Die linke Opposition sieht das ganz anders. Deren Chef, Alexis Tsipras, hat Proteste und heftigen Widerstand für den Herbst angekündigt. Es droht ein heißer Herbst zu werden, glaubt Giorgos Kouveos in Athen, nicht nur wegen der neuen Einsparungen, von denen er keinen Durchbruch erwartet. "Ich glaube nicht, dass mit diesen 11,5 Milliarden eine Lösung gefunden werden kann. Ich glaube auch nicht, dass die beschlossenen Einschnitte umgesetzt werden und es wirklich voran geht", so Kouveos.
Bis zu 15.000 Staatsbedienstete sollen entlassen werden
Mehr Sparen und mehr Einnehmen - mit diesem Rezept will die Regierung in Athen liquide bleiben. Deshalb sollen bis zu 15.000 Staatsbedienstete entlassen und staatliche Unternehmen privatisiert werden - zum Beispiel mehrere Banken. Deren Angestellte gehen seit Tagen auf die Straßen.

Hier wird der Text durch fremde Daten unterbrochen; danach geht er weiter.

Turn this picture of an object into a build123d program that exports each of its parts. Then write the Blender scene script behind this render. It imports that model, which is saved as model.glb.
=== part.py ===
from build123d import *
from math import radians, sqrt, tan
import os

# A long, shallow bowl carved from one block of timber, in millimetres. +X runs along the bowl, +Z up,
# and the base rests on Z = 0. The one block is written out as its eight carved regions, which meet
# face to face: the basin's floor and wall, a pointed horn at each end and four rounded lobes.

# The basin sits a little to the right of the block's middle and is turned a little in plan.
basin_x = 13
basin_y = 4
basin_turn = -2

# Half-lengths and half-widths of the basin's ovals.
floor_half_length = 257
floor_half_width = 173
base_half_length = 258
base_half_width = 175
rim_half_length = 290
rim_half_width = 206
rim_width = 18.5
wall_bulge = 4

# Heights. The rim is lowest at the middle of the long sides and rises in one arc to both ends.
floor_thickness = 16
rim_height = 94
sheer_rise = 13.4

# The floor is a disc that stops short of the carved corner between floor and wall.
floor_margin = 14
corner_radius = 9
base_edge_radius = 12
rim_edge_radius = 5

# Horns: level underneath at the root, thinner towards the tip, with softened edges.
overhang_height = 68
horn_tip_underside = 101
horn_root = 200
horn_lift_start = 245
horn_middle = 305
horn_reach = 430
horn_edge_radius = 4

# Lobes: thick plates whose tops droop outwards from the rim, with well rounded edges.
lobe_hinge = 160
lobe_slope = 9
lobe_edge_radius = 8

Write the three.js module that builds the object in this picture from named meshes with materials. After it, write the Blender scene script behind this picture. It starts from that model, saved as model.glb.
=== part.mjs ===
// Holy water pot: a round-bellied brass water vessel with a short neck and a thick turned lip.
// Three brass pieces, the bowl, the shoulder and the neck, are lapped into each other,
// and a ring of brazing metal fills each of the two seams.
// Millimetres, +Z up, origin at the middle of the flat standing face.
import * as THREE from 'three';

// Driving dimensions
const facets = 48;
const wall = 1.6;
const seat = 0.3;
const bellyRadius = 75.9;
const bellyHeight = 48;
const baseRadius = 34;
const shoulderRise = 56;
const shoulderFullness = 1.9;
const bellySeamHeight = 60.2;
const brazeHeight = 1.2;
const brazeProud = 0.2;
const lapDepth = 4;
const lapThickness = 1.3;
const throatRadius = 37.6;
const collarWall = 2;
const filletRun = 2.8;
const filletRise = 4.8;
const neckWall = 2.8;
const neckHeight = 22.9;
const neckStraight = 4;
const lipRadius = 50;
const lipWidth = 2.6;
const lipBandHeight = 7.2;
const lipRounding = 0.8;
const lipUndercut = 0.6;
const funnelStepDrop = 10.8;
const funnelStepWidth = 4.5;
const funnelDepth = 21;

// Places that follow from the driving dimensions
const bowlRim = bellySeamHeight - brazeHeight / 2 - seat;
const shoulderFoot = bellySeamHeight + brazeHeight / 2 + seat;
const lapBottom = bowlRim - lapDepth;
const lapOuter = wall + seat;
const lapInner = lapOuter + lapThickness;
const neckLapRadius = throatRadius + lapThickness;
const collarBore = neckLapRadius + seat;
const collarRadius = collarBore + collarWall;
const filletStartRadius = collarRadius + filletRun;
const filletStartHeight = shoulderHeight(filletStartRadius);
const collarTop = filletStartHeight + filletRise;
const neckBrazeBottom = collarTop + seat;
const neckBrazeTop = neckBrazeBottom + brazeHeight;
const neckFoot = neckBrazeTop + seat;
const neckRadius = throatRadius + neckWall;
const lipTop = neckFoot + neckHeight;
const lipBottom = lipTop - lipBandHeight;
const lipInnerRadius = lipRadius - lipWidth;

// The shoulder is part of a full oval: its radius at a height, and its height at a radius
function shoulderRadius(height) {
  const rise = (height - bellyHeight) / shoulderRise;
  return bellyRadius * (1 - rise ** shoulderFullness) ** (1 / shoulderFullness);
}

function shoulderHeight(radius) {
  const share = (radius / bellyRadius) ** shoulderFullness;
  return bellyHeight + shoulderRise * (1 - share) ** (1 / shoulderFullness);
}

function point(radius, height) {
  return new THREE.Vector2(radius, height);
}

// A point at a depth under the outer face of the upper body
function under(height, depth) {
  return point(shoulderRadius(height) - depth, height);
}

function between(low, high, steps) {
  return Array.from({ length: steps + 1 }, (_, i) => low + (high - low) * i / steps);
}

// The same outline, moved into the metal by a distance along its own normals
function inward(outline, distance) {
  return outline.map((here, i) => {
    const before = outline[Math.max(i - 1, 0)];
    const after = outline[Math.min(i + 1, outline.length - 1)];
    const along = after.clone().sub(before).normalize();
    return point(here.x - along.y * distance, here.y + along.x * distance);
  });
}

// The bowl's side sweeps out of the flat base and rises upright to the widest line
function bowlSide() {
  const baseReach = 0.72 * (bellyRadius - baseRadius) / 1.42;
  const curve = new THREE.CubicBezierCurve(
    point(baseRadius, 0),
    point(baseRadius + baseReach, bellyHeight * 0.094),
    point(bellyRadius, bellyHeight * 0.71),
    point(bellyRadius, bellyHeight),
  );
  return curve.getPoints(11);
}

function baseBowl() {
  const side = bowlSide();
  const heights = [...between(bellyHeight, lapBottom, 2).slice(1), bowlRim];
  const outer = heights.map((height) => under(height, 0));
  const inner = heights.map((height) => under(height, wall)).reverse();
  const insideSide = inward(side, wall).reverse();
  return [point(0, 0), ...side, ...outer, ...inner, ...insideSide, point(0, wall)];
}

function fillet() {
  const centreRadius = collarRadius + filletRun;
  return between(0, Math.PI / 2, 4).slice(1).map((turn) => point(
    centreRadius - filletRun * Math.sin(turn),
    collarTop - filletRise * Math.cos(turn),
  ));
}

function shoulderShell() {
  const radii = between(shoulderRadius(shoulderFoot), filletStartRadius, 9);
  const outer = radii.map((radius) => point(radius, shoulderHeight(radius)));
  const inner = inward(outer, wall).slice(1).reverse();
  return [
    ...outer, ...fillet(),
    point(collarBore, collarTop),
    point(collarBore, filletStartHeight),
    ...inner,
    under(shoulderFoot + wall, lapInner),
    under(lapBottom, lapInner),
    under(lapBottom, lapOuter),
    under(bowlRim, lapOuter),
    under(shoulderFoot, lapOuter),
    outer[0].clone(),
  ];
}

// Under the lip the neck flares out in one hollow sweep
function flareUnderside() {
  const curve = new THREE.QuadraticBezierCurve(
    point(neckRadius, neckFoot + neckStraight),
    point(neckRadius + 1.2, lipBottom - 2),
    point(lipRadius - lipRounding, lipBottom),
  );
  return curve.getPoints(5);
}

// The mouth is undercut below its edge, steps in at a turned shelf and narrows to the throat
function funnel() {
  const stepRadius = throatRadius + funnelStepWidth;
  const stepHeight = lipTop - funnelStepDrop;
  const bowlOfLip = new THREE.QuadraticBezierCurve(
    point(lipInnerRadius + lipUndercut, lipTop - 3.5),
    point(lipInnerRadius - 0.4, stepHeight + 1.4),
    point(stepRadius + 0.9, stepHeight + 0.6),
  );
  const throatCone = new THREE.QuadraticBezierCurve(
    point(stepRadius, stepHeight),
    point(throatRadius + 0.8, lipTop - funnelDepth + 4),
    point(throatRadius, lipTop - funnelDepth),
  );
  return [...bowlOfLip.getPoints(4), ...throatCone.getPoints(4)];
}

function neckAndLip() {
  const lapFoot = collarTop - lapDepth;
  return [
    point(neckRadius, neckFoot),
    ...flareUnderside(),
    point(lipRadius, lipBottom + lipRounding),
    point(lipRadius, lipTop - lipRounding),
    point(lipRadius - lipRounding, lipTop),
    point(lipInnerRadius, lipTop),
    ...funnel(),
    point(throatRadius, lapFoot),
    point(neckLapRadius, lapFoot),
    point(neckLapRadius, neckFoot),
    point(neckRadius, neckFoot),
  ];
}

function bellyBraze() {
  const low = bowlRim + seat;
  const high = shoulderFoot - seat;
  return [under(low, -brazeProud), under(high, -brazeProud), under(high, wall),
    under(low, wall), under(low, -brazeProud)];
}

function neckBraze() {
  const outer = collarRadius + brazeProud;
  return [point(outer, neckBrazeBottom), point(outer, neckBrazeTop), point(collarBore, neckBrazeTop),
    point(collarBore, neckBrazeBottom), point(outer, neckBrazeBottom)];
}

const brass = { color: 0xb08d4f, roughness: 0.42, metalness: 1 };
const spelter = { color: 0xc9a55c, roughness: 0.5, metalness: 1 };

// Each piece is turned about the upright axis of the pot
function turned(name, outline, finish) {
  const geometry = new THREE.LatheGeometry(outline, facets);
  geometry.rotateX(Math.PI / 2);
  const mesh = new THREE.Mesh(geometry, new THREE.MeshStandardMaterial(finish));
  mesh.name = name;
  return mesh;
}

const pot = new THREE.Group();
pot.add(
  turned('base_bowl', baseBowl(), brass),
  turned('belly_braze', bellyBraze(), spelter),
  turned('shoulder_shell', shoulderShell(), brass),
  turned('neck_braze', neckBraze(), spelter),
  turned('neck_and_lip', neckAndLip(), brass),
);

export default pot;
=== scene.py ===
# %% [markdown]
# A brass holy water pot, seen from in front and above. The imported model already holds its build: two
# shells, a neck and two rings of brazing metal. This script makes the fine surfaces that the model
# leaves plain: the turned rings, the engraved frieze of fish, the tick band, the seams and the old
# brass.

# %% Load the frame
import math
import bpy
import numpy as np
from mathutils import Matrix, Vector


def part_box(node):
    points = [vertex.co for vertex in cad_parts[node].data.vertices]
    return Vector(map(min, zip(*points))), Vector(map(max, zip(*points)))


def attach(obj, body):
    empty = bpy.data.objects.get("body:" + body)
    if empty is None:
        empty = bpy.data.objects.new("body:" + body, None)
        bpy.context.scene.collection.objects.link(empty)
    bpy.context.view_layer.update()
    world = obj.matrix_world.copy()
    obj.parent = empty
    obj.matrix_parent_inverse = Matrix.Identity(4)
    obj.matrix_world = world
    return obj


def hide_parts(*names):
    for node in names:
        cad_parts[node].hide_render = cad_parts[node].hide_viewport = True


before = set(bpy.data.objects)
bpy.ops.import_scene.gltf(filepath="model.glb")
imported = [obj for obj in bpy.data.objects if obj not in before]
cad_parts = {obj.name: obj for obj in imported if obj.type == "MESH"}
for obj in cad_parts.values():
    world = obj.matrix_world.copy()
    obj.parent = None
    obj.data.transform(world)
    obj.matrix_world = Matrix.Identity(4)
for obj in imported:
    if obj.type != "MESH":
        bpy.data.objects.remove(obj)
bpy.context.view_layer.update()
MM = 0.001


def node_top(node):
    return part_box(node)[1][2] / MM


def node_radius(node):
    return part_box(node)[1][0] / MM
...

"All diese Beschäftigten müssen zu einer neuen Bank wechseln", sagt der Gewerkschafter Bobbis Passas von der ATE-Bank. "Sie verlieren angestammte Rechte und Garantien. Es wird weitergehen, das kann man sagen. Aber unter welchen Bedingungen, das ist völlig offen."
Der gesamte Bankensektor in Griechenland werde schrumpfen, ergänzt Ektoras Kavvadias von der Postbank-Gewerkschaft. Am Ende werde von den 62.000 Beschäftigten griechischer Banken nur noch die Hälfte übrig bleiben. Den anderen droht bei der gegenwärtigen Wirtschaftlage in Griechenland die Arbeitslosigkeit.
Momentan steht die Arbeitslosigkeit bei 24 Prozent. Bis Jahresende droht sie auf knapp 30 Prozent zu steigen. Im September wollen die Vertreter der Troika nach Athen zurückkehren, um ein abschließendes Urteil über die Umsetzung der Spar- und Reformvorgaben zu treffen. Fällt es positiv aus, bekommen die Griechen weiter Geld.